Running benchmarks during development

There are some options to asv run that may be useful when writing benchmarks.

You may find that asv run spends a lot of time setting up the environment each time. You can have asv run use an existing Python environment that already has the benchmarked project and all of its dependencies installed. Use the --python argument to specify a Python environment to use:

asv run --python=python

If you don’t care about getting accurate timings, but just want to ensure the code is running, you can add the --quick argument, which will run each benchmark only once:

asv run --quick

In order to display the standard error output (this includes exception tracebacks) that your benchmarks may produce, pass the --show-stderr flag:

asv run --show-stderr

Finally, there is a special command, asv dev, that uses all of these features and is equivalent to:

asv run --python=same --quick --show-stderr --dry-run

Setup and teardown functions

If initialization needs to be performed that should not be included in the timing of the benchmark, include that code in a setup method on the class, or add an attribute called setup to a free function.

For example:

class Suite:
    def setup(self):
        # load data from a file
        with open("/usr/share/words.txt", "r") as fd:
            self.words = fd.readlines()

    def time_upper(self):
        for word in self.words:
            word.upper()

# or equivalently...

words = []
def my_setup():
    global words
    with open("/usr/share/words.txt", "r") as fd:
        words = fd.readlines()

def time_upper():
    for word in words:
        word.upper()
time_upper.setup = my_setup

You can also include a module-level setup function, which will be run for every benchmark within the module, prior to any setup assigned specifically to each function.
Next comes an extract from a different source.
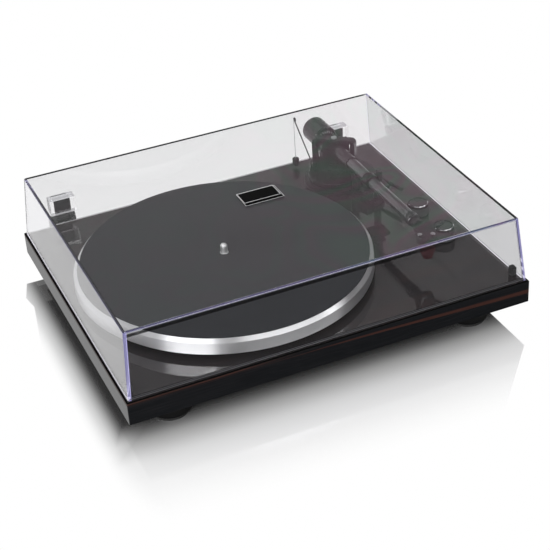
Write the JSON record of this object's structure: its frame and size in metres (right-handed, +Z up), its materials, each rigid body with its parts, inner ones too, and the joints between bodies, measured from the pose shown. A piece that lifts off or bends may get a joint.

Similarly, benchmarks can also have a teardown function that is run after the benchmark. This is useful if, for example, you need to clean up any changes made to the filesystem.

Note that although different benchmarks run in separate processes, for a given benchmark repeated measurement (cf. repeat attribute) and profiling occur within the same process. For these cases, the setup and teardown routines are run multiple times in the same process.

If setup raises a NotImplementedError, the benchmark is marked as skipped.

The setup method is run multiple times, for each benchmark and for each repeat. If the setup is especially expensive, the setup_cache method may be used instead, which only performs the setup calculation once and then caches the result to disk. It is run only once also for repeated benchmarks and profiling, unlike setup. setup_cache can persist the data for the benchmarks it applies to in two ways:

  • Returning a data structure, which asv pickles to disk, and then loads and passes it as the first argument to each benchmark.
  • Saving files to the current working directory (which is a temporary directory managed by asv) which are then explicitly loaded in each benchmark process. It is probably best to load the data in a setup method so the loading time is not included in the timing of the benchmark.

A separate cache is used for each environment and each commit of the project begin tested and is thrown out between benchmark runs.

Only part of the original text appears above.